Задачка все-таки решена. И вот она моя, разбитая в хлам хрущевка в Подмосковье. Я доволен. Ведь я из многодетной семьи, у меня комнаты своей никогда не было. Я прожил столько лет в общагах, потом в съемных квартирах. А тут такая роскошь! Первым делом мою пол и ложусь на него посередине комнаты. Пусть и на излете, но некоторые детские мечты удается воплотить в реальность.

8 февраля 2013 года

Завтра ПЭТ. По слухам, много круче, чем в Москве, по разрешающей способности. Будет интересно сравнить процедуру и результаты.

Еще одна новость: сегодня я забыл о четырех переломах в позвоночнике и полез кататься на коньках. Как можно забыть о четырех переломах?! Очень просто. Дома я помнил о них каждую минуту, когда шел по улице: там много наледи, и я волновался, как бы не упасть. А в Нью-Йорке давно об этом не думаю: тут все лестницы и скаты с переходов безопасны, в метро делают металлические нашлепки против скольжения… Спина болит? Да, конечно. Но она каждый день болит. Я забыл, когда она не болела. И я взял коньки, пошел на лед и сносно катался! А вот прыжок в хоккейных коньках сделать не смог и упал. И тогда вспомнил, что могу и не встать.

“Ты так получишь премию Дарвина”, – укоряли меня друзья.
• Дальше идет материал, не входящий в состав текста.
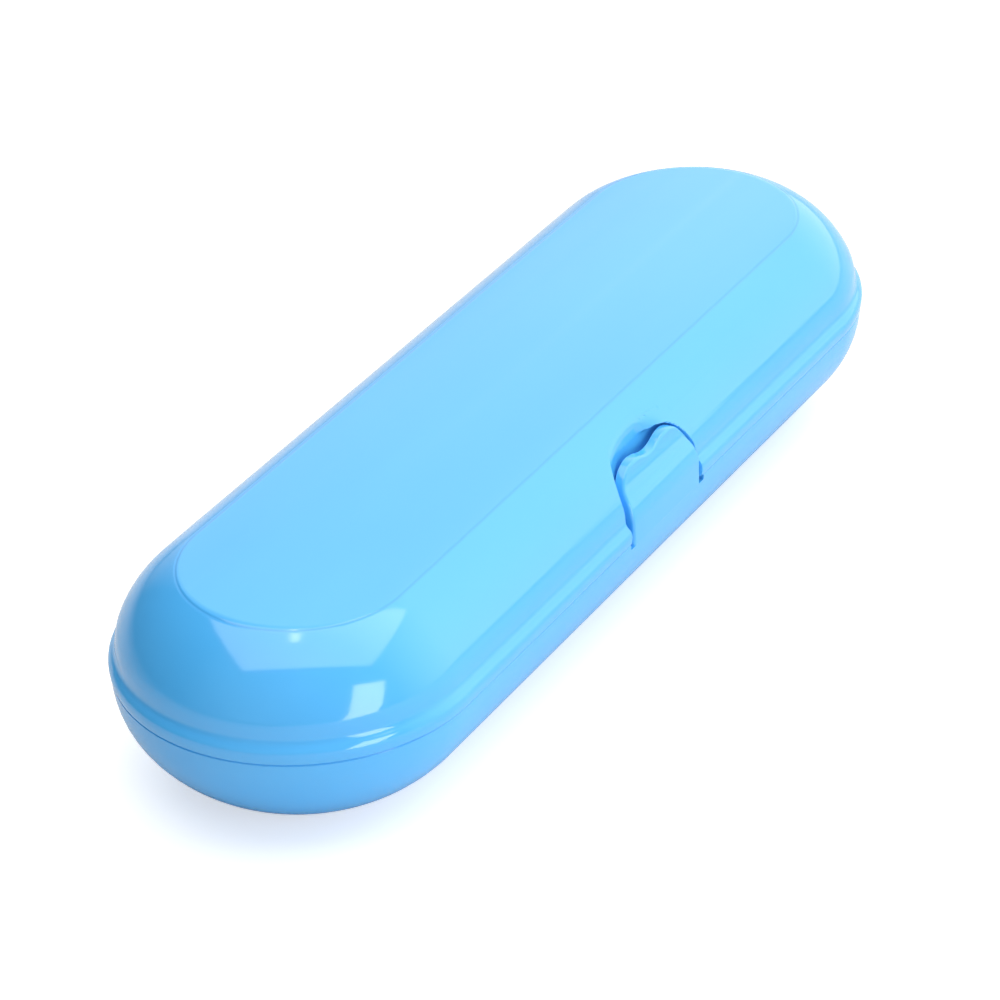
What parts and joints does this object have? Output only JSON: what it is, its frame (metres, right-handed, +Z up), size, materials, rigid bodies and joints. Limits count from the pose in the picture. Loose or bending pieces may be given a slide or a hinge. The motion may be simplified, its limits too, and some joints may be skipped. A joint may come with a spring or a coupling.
{
  "type": "electric toothbrush travel case",
  "caption": "Long round-ended hinged travel case with a bowl base, a crowned lid with a rim band, a front snap tongue and an inner tray for a toothbrush handle and brush heads.",
  "frame": {"origin": "middle of the flat foot of the base, on the surface that the case stands on", "axes": "+X along the case, +Z up through the lid, -Y towards the snap tongue, +Y towards the hinges"},
  "size_m": [0.225, 0.0775, 0.0442],
  "materials": {
    "shell_plastic": "high gloss sky blue",
    "tray_plastic": "satin white",
    "pin_steel": "ground"
  },
  "bodies": {
    "base": {"base_shell": "shell_plastic", "inner_tray": "tray_plastic", "hinge_pin_left": "pin_steel", "hinge_pin_right": "pin_steel"},
    "lid": {"lid_shell": "shell_plastic"},
    "latch": {"latch_tongue": "shell_plastic"}
  },
  "joints": [
    {"name": "lid_hinge", "type": "hinge", "parent": "base", "child": "lid", "pos_m": [0, 0.0389, 0.0238], "axis": [-1, 0, 0], "range_deg": [0, 180]},
    {"name": "latch_flex", "type": "hinge", "parent": "base", "child": "latch", "pos_m": [0, -0.03566, 0.0226], "axis": [1, 0, 0], "range_deg": [0, 15], "stiffness_Nm_per_rad": 0.25}
  ]
}
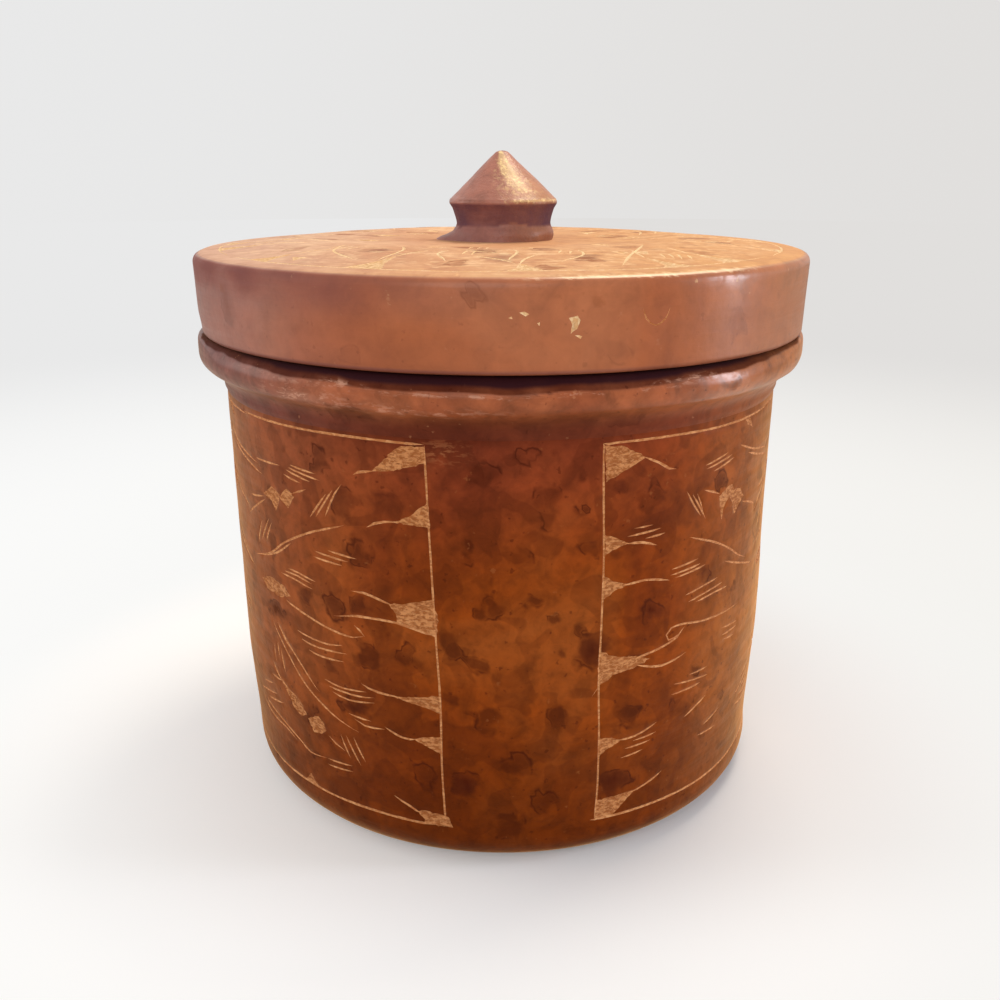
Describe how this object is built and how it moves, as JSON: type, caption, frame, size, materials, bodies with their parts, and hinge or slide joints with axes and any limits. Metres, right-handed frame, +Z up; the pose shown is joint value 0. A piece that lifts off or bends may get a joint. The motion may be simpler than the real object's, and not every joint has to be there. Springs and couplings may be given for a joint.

И правда, глупо вышло: сам себя мог убить. К слову, премию Дарвина дают за идиотское самоубийство. Ее не дадут разбившемуся насмерть на скользкой мостовой старику в России. Ее не дадут жительнице Петербурга, погибшей от огромного ледяного нароста, свалившегося с крыши. Не достанется она провалившемуся вместе с машиной под землю самарцу… На самом деле их убили коммунальщики, и выбора-то у них не было. Разве что на выборах. Ну, так разве то – выбор?